Do this: Write each line out exactly, leaving none out.

Data section:
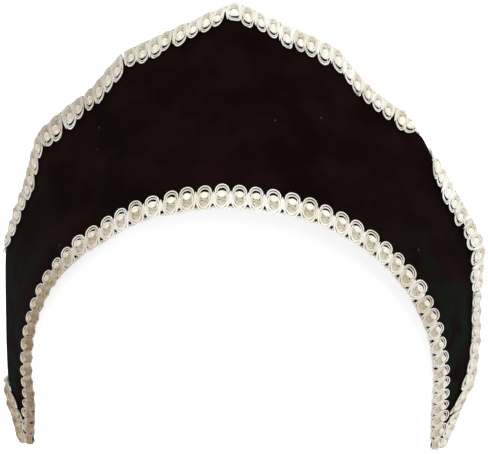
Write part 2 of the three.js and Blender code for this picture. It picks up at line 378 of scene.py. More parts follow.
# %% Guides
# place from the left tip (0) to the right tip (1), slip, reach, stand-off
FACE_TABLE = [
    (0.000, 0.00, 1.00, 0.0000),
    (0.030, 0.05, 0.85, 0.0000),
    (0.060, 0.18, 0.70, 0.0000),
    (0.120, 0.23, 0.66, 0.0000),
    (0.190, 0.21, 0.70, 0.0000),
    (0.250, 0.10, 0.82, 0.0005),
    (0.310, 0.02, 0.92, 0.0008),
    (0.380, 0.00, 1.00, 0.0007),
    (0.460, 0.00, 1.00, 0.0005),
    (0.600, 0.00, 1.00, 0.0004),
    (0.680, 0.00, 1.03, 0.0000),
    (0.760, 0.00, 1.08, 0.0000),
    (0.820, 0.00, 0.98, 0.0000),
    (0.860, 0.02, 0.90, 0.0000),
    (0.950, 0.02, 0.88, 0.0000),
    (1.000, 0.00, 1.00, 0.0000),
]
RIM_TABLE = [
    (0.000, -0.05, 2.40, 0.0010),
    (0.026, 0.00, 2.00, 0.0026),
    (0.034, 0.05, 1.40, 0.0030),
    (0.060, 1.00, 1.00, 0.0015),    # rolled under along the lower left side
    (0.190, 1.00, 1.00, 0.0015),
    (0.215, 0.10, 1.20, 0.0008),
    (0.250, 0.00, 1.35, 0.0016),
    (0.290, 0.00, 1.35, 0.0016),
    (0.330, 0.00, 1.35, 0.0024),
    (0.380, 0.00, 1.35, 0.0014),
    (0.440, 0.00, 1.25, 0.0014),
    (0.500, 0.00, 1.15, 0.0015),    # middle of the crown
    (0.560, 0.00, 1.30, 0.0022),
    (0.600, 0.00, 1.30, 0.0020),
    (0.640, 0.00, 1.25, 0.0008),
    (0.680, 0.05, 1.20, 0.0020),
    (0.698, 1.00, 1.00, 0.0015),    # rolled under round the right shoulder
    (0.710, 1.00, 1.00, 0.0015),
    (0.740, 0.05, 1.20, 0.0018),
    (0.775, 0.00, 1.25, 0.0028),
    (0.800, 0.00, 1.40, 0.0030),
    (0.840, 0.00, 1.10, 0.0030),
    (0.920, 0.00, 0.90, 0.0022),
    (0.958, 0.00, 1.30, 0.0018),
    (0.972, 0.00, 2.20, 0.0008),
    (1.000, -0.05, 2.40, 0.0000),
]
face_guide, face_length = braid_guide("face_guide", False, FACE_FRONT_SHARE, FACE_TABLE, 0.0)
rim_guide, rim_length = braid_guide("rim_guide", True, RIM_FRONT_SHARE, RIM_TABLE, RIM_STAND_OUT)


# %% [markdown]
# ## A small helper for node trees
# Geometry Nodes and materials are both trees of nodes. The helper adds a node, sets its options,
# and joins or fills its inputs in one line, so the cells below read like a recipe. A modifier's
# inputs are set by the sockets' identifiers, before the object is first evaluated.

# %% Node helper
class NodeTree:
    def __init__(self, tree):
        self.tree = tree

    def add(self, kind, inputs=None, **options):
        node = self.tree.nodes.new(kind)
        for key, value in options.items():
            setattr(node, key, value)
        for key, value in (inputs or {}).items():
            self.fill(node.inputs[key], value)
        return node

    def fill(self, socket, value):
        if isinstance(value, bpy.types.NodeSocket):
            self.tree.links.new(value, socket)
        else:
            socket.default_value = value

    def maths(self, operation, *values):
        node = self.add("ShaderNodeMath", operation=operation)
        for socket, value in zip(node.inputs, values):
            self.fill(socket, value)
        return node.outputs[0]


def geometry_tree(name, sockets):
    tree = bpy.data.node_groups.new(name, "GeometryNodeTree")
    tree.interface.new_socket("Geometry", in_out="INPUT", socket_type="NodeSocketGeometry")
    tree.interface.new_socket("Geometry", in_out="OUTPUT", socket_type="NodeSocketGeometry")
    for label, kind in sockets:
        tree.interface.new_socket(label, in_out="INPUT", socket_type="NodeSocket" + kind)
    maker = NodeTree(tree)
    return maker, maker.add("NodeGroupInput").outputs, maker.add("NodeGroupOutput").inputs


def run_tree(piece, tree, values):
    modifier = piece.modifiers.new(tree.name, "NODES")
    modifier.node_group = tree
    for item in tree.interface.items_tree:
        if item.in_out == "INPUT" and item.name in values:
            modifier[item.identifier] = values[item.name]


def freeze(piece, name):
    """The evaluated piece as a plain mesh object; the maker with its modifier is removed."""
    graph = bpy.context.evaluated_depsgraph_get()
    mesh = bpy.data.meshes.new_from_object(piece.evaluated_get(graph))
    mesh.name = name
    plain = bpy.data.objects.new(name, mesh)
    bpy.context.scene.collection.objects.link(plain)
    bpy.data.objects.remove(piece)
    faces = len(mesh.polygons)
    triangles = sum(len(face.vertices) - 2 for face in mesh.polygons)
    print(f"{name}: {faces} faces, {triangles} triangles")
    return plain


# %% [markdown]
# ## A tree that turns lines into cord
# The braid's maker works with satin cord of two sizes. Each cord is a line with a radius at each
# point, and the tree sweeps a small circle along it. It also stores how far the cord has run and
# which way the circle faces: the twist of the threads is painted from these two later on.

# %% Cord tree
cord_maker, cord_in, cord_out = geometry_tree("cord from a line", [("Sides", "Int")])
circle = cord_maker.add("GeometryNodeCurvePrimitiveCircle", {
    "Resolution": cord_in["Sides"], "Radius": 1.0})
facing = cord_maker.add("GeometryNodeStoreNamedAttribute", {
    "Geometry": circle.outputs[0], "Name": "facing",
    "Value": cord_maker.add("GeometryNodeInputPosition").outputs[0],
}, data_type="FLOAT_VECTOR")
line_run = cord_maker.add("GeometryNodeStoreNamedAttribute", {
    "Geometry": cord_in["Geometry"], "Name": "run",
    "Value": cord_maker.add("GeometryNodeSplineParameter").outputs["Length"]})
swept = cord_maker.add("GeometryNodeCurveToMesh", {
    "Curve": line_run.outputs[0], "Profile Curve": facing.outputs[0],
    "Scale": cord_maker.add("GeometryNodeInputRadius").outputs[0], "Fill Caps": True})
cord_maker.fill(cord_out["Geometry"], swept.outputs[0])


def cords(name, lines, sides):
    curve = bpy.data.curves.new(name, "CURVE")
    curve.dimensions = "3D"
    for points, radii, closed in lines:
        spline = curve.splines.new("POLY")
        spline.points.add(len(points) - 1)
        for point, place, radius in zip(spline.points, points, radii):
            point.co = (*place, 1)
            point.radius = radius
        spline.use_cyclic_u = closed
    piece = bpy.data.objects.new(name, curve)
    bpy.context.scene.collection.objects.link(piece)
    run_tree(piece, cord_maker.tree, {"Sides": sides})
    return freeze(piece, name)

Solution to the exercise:
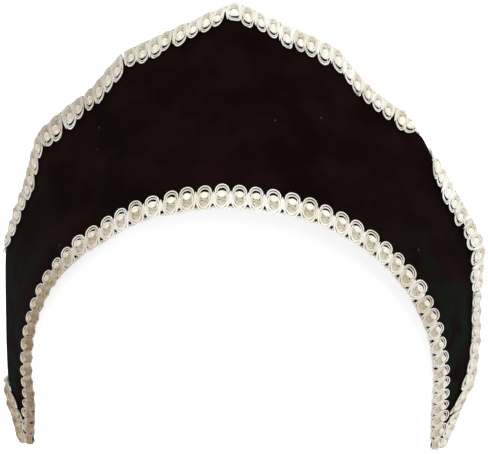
Write part 2 of the three.js and Blender code for this picture. It picks up at line 378 of scene.py. More parts follow.
# %% Guides
# place from the left tip (0) to the right tip (1), slip, reach, stand-off
FACE_TABLE = [
    (0.000, 0.00, 1.00, 0.0000),
    (0.030, 0.05, 0.85, 0.0000),
    (0.060, 0.18, 0.70, 0.0000),
    (0.120, 0.23, 0.66, 0.0000),
    (0.190, 0.21, 0.70, 0.0000),
    (0.250, 0.10, 0.82, 0.0005),
    (0.310, 0.02, 0.92, 0.0008),
    (0.380, 0.00, 1.00, 0.0007),
    (0.460, 0.00, 1.00, 0.0005),
    (0.600, 0.00, 1.00, 0.0004),
    (0.680, 0.00, 1.03, 0.0000),
    (0.760, 0.00, 1.08, 0.0000),
    (0.820, 0.00, 0.98, 0.0000),
    (0.860, 0.02, 0.90, 0.0000),
    (0.950, 0.02, 0.88, 0.0000),
    (1.000, 0.00, 1.00, 0.0000),
]
RIM_TABLE = [
    (0.000, -0.05, 2.40, 0.0010),
    (0.026, 0.00, 2.00, 0.0026),
    (0.034, 0.05, 1.40, 0.0030),
    (0.060, 1.00, 1.00, 0.0015),    # rolled under along the lower left side
    (0.190, 1.00, 1.00, 0.0015),
    (0.215, 0.10, 1.20, 0.0008),
    (0.250, 0.00, 1.35, 0.0016),
    (0.290, 0.00, 1.35, 0.0016),
    (0.330, 0.00, 1.35, 0.0024),
    (0.380, 0.00, 1.35, 0.0014),
    (0.440, 0.00, 1.25, 0.0014),
    (0.500, 0.00, 1.15, 0.0015),    # middle of the crown
    (0.560, 0.00, 1.30, 0.0022),
    (0.600, 0.00, 1.30, 0.0020),
    (0.640, 0.00, 1.25, 0.0008),
    (0.680, 0.05, 1.20, 0.0020),
    (0.698, 1.00, 1.00, 0.0015),    # rolled under round the right shoulder
    (0.710, 1.00, 1.00, 0.0015),
    (0.740, 0.05, 1.20, 0.0018),
    (0.775, 0.00, 1.25, 0.0028),
    (0.800, 0.00, 1.40, 0.0030),
    (0.840, 0.00, 1.10, 0.0030),
    (0.920, 0.00, 0.90, 0.0022),
    (0.958, 0.00, 1.30, 0.0018),
    (0.972, 0.00, 2.20, 0.0008),
    (1.000, -0.05, 2.40, 0.0000),
]
face_guide, face_length = braid_guide("face_guide", False, FACE_FRONT_SHARE, FACE_TABLE, 0.0)
rim_guide, rim_length = braid_guide("rim_guide", True, RIM_FRONT_SHARE, RIM_TABLE, RIM_STAND_OUT)


# %% [markdown]
# ## A small helper for node trees
# Geometry Nodes and materials are both trees of nodes. The helper adds a node, sets its options,
# and joins or fills its inputs in one line, so the cells below read like a recipe. A modifier's
# inputs are set by the sockets' identifiers, before the object is first evaluated.

# %% Node helper
class NodeTree:
    def __init__(self, tree):
        self.tree = tree

    def add(self, kind, inputs=None, **options):
        node = self.tree.nodes.new(kind)
        for key, value in options.items():
            setattr(node, key, value)
        for key, value in (inputs or {}).items():
            self.fill(node.inputs[key], value)
        return node

    def fill(self, socket, value):
        if isinstance(value, bpy.types.NodeSocket):
            self.tree.links.new(value, socket)
        else:
            socket.default_value = value

    def maths(self, operation, *values):
        node = self.add("ShaderNodeMath", operation=operation)
        for socket, value in zip(node.inputs, values):
            self.fill(socket, value)
        return node.outputs[0]


def geometry_tree(name, sockets):
    tree = bpy.data.node_groups.new(name, "GeometryNodeTree")
    tree.interface.new_socket("Geometry", in_out="INPUT", socket_type="NodeSocketGeometry")
    tree.interface.new_socket("Geometry", in_out="OUTPUT", socket_type="NodeSocketGeometry")
    for label, kind in sockets:
        tree.interface.new_socket(label, in_out="INPUT", socket_type="NodeSocket" + kind)
    maker = NodeTree(tree)
    return maker, maker.add("NodeGroupInput").outputs, maker.add("NodeGroupOutput").inputs


def run_tree(piece, tree, values):
    modifier = piece.modifiers.new(tree.name, "NODES")
    modifier.node_group = tree
    for item in tree.interface.items_tree:
        if item.in_out == "INPUT" and item.name in values:
            modifier[item.identifier] = values[item.name]


def freeze(piece, name):
    """The evaluated piece as a plain mesh object; the maker with its modifier is removed."""
    graph = bpy.context.evaluated_depsgraph_get()
    mesh = bpy.data.meshes.new_from_object(piece.evaluated_get(graph))
    mesh.name = name
    plain = bpy.data.objects.new(name, mesh)
    bpy.context.scene.collection.objects.link(plain)
    bpy.data.objects.remove(piece)
    faces = len(mesh.polygons)
    triangles = sum(len(face.vertices) - 2 for face in mesh.polygons)
    print(f"{name}: {faces} faces, {triangles} triangles")
    return plain


# %% [markdown]
# ## A tree that turns lines into cord
# The braid's maker works with satin cord of two sizes. Each cord is a line with a radius at each
# point, and the tree sweeps a small circle along it. It also stores how far the cord has run and
# which way the circle faces: the twist of the threads is painted from these two later on.

# %% Cord tree
cord_maker, cord_in, cord_out = geometry_tree("cord from a line", [("Sides", "Int")])
circle = cord_maker.add("GeometryNodeCurvePrimitiveCircle", {
    "Resolution": cord_in["Sides"], "Radius": 1.0})
facing = cord_maker.add("GeometryNodeStoreNamedAttribute", {
    "Geometry": circle.outputs[0], "Name": "facing",
    "Value": cord_maker.add("GeometryNodeInputPosition").outputs[0],
}, data_type="FLOAT_VECTOR")
line_run = cord_maker.add("GeometryNodeStoreNamedAttribute", {
    "Geometry": cord_in["Geometry"], "Name": "run",
    "Value": cord_maker.add("GeometryNodeSplineParameter").outputs["Length"]})
swept = cord_maker.add("GeometryNodeCurveToMesh", {
    "Curve": line_run.outputs[0], "Profile Curve": facing.outputs[0],
    "Scale": cord_maker.add("GeometryNodeInputRadius").outputs[0], "Fill Caps": True})
cord_maker.fill(cord_out["Geometry"], swept.outputs[0])


def cords(name, lines, sides):
    curve = bpy.data.curves.new(name, "CURVE")
    curve.dimensions = "3D"
    for points, radii, closed in lines:
        spline = curve.splines.new("POLY")
        spline.points.add(len(points) - 1)
        for point, place, radius in zip(spline.points, points, radii):
            point.co = (*place, 1)
            point.radius = radius
        spline.use_cyclic_u = closed
    piece = bpy.data.objects.new(name, curve)
    bpy.context.scene.collection.objects.link(piece)
    run_tree(piece, cord_maker.tree, {"Sides": sides})
    return freeze(piece, name)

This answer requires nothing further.